The results derived from humans were from people with ulcerative colitis. Ulcerative colitis is a disease of the intestinal tract in which inflammation causes a lot of pain. Some people were helped by consuming vera drinks over a six-week period.
But it’s important to remember that these people were not normal and healthy people, so the results may not carry over.
An aloe vera compound was effective at reducing inflammation in this context – but that probably won’t be the context that you are using it in. In closing, there is preliminary evidence that aloe vera could help reduce inflammation in some cases, but more evidence is needed before aloe drinks get a full endorsement.
The FDA had banned aloe compounds in over the counter laxative products since 2002 when serious questions about their safety were raised. While topical vera products are still considered safe, aloe drinks are still a wild card when it comes to the digestive system.
There is an abundance of evidence which suggests aloe vera is effective at inducing diarrhea. If diarrhea is taken to be the opposite of constipation, it would seem that aloe vera drinks are very effective. Nonetheless, the induction of diarrhea is accompanied by painful stomach cramping.
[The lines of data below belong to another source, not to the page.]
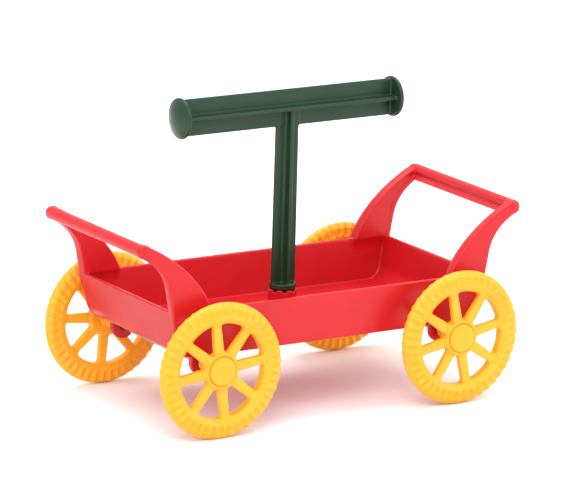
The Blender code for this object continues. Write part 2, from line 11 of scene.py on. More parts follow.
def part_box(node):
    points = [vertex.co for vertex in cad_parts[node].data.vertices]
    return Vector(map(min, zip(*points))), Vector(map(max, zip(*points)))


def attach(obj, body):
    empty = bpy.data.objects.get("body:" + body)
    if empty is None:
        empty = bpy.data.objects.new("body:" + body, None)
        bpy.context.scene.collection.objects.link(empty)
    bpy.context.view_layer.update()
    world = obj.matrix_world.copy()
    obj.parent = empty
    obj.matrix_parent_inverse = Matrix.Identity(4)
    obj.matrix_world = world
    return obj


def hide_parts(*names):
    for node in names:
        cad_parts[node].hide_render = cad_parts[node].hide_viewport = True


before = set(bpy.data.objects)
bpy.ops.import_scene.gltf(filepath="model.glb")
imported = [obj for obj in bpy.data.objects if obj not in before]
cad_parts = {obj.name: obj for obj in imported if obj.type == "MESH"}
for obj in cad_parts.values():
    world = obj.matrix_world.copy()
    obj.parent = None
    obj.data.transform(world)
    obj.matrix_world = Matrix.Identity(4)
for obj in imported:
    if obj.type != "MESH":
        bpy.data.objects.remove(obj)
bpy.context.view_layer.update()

# ---------------------------------------------------------------- sizes read from the frame
tray_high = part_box("tray_body")[1]
handle_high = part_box("carry_handle")[1]
wheel_low, wheel_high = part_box("wheel_front_left")
cap_low, cap_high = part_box("hub_cap_front_left")
axle_low, axle_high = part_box("axle_front")

WHEEL_RADIUS = (wheel_high.z - wheel_low.z) / 2
AXLE_Z = (axle_low.z + axle_high.z) / 2
AXLE_X = (axle_low.x + axle_high.x) / 2
TREAD_WIDTH = 0.0105
WHEEL_Y = wheel_high.y - TREAD_WIDTH / 2

GRAB_BAR_RADIUS = 0.0041
GRAB_BAR_PROUD = 0.0010
GRAB_LIP = 0.0012
BAR_X = tray_high.x - GRAB_BAR_RADIUS
BAR_Z = tray_high.z - GRAB_BAR_RADIUS
HALF_WIDTH = tray_high.y - GRAB_BAR_PROUD
FLOOR_Z = AXLE_Z + 0.0055
RIM_Z = FLOOR_Z + 0.0330
HALF_LENGTH = BAR_X - 0.0235

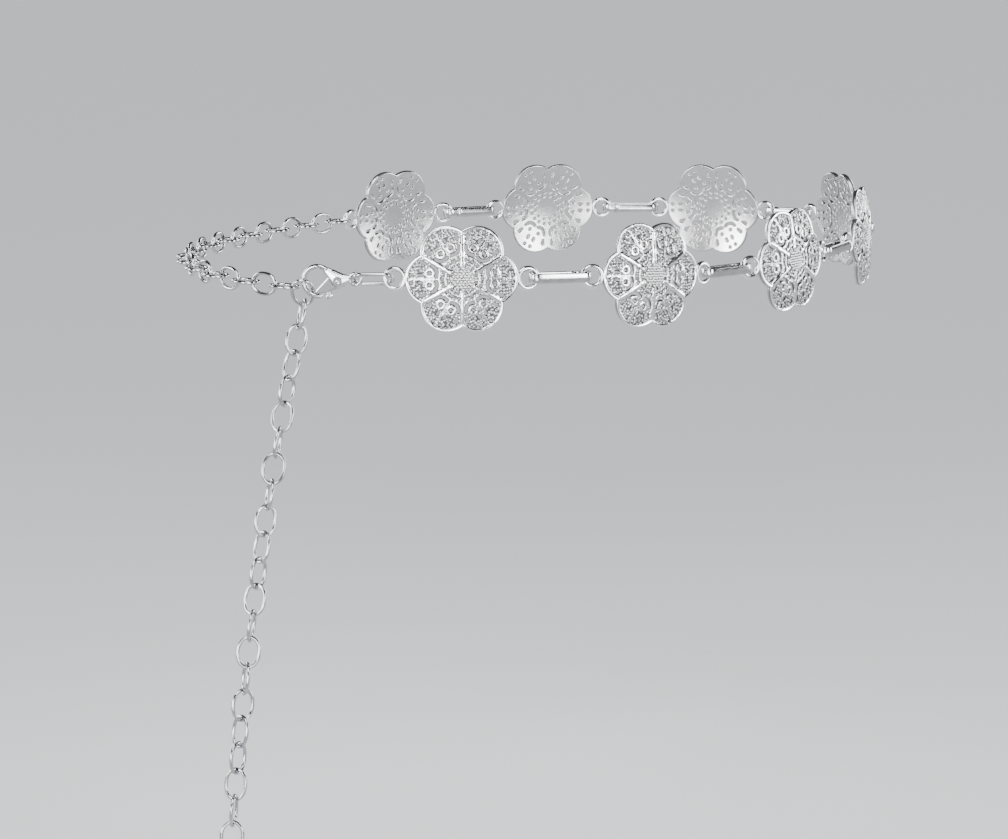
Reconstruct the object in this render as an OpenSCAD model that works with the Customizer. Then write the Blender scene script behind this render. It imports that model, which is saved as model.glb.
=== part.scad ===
// Waist chain: pierced flower medallions, band links, a lobster clasp and an oval link chain.
// Millimetres, +Z up, front towards -Y, origin at the middle of the loop that goes round the waist.

/* [Waist loop] */
// Width of the loop from side to side
waist_w = 260; // [230:1:330]
// Depth of the loop from front to back
waist_d = 188; // [170:1:250]
// Angle on the loop of the first flower's clasp-side ring
start_angle = 213; // [205:0.5:225]

/* [Flowers] */
// Distance from the middle of a flower to the tip of a petal
flower_reach = 17.6; // [16:0.1:18.5]
// Radius of the round end of a petal
petal_r = 8.25; // [7.6:0.05:8.6]
// Thickness of the casting
flower_t = 1.2; // [1:0.1:2]
// Radius of the dome that the petals and rings are bent to
dome_r = 74; // [60:1:120]
// Width of the raised rim round the petals
rim_w = 0.9; // [0.6:0.1:1]
// Height of the raised rim above the casting
rim_h = 0.3; // [0.1:0.1:0.6]
// Radius of the domed boss in the middle
boss_r = 3.7; // [3:0.1:3.8]
// Height of the domed boss
boss_h = 0.8; // [0.4:0.1:1.2]
// Lean of a flower, with its lower edge outward
flower_lean = 3; // [0:0.5:5]

/* [Rings and band links] */
// Outer diameter of the ring cast on each side of a flower
ring_od = 7.7; // [7.2:0.1:8.5]
// Bar diameter of that ring
ring_bar = 1.6; // [1.2:0.1:1.7]
// Distance from the middle of one flower to the next, along the loop
flower_pitch = 62; // [60:0.5:64]
// Height of a band link
band_h = 3.2; // [2.4:0.1:3.5]
// Thickness of a band link's strip
band_t = 0.9; // [0.6:0.1:1]
// Width of the slot inside a band link
band_slot = 3.4; // [3:0.1:4]

/* [Chain] */
// Length of an oval chain link
link_len = 10.4; // [9.8:0.1:11]
// Width of an oval chain link
link_w = 7.6; // [7:0.1:8.2]
// Wire diameter of a chain link
link_wire = 1.1; // [0.9:0.05:1.2]
// Number of links in the hanging end
tail_links = 21; // [5:1:26]
// Outward lean of the hanging end at its top
tail_out_top = 20; // [5:1:25]
// Outward lean of the hanging end at its bottom
tail_out_end = 9; // [0:1:20]

/* [Clasp] */
// Outer diameter of the clasp's eye
eye_od = 4.6; // [4.5:0.1:4.8]
// Bar diameter of the clasp's eye
eye_bar = 1.1; // [0.9:0.1:1.2]
// Distance from the eye's middle to the far side of the hook
clasp_len = 17.7; // [17.4:0.1:18.4]
// Outer diameter of the hook's bend
hook_od = 10.8; // [10.6:0.1:11.2]
// Bar diameter of the hook
hook_bar = 1.6; // [1.3:0.1:1.7]
// Thickness of the clasp's body at the lever
body_t = 3; // [2.8:0.1:3.6]
// Thickness of the lever
lever_t = 1.2; // [0.9:0.1:1.3]
// Angle that the lever opens, into the hook
lever_open = 20; // [10:1:22]
// Diameter of the lever's pin
pin_d = 1; // [0.8:0.1:1.2]
// Wire diameter of the link between the clasp and the first flower
end_wire = 1.2; // [1:0.05:1.25]
// Width of the link between the clasp and the first flower
end_link_w = 6.4; // [6:0.1:7]

/* [Hidden] */
$fn = 48;
hull_fn = 32;
fine_fn = 96;
flower_count = 8;
metal = "silver";

// Clearances
wire_gap = 0.12;
end_gap = 0.9;
corner_gap = 1;
band_gap = 0.3;
pin_gap = 0.04;
rivet_gap = 0.01;
slot_gap = 0.15;

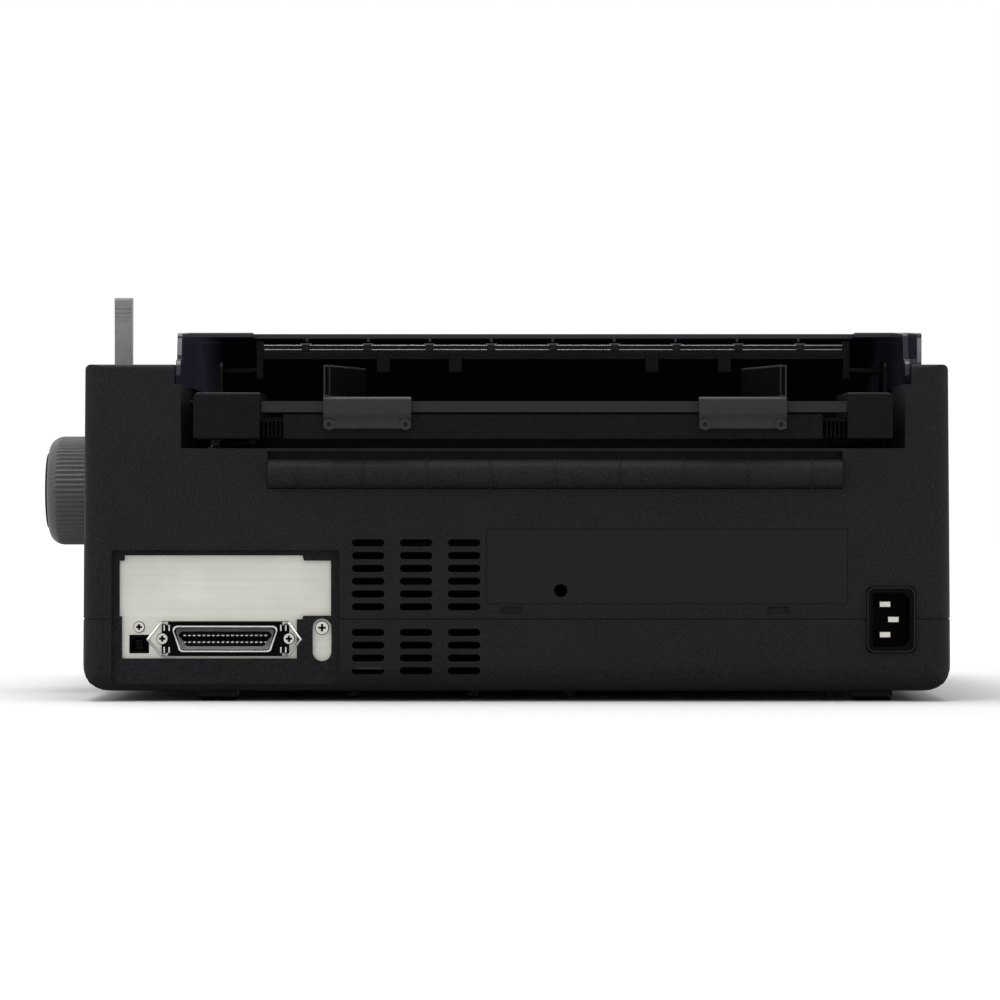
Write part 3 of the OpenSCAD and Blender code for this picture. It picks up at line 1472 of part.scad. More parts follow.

There’s also some evidence that orally consumed aloe vera causes bowel cancer in healthy people. This negative effect was attenuated when the aloe vera was filtered to remove one of the compounds, aloin, beforehand. Aloe vera drinks marked as “decolorized” do not include aloin, which makes them safer.
Assuming that your aloe vera drink is decolorized and you drink it in moderation – which is to say, infrequently – it will probably help you have a bowel movement. If you are not constipated to begin with, this bowel movement may be unpleasant.
Aloe vera itself was marketed as a weight loss supplement until relatively recently when one such supplement was linked to liver failure. While there’s no guarantee that an aloe vera drink will contain the same compounds which caused liver failure, there is also no guarantee that it will help with weight loss.
There is no evidence to suggest aloe vera drinks are helpful in impacting weight in any capacity. This is true of both humans and also of animal models. Using an aloe vera drink to help with weight loss is probably fruitless.
The exception is if you believe that a proportion of your weight is stored in your bowels. Once again, as aloe vera is proven to be effective at inducing bowel movements – even if they are unpleasant – you can probably shed a few pounds temporarily by using it in that capacity.
There is some evidence which suggests aloe vera drinks might be helpful with joint pain. This evidence is mostly low quality. The evidence is also not taken from humans. In one study, researchers who induced arthritis in a mouse were able to prevent the mouse’s paw from swelling using crude aloe vera gel applied orally.
This means that they did not use an aloe vera drink, but that there is still a chance for an aloe vera drink to inhibit inflammation enough to reduce the severity of arthritis. Potentially, more research will show that aloe vera drinks can help with joint pain specifically.
In the meantime, you should only take an aloe vera drink for joint pain if you are willing to take a risk that it does not work. You should probably have another way of dealing with your joint pain as a primary method.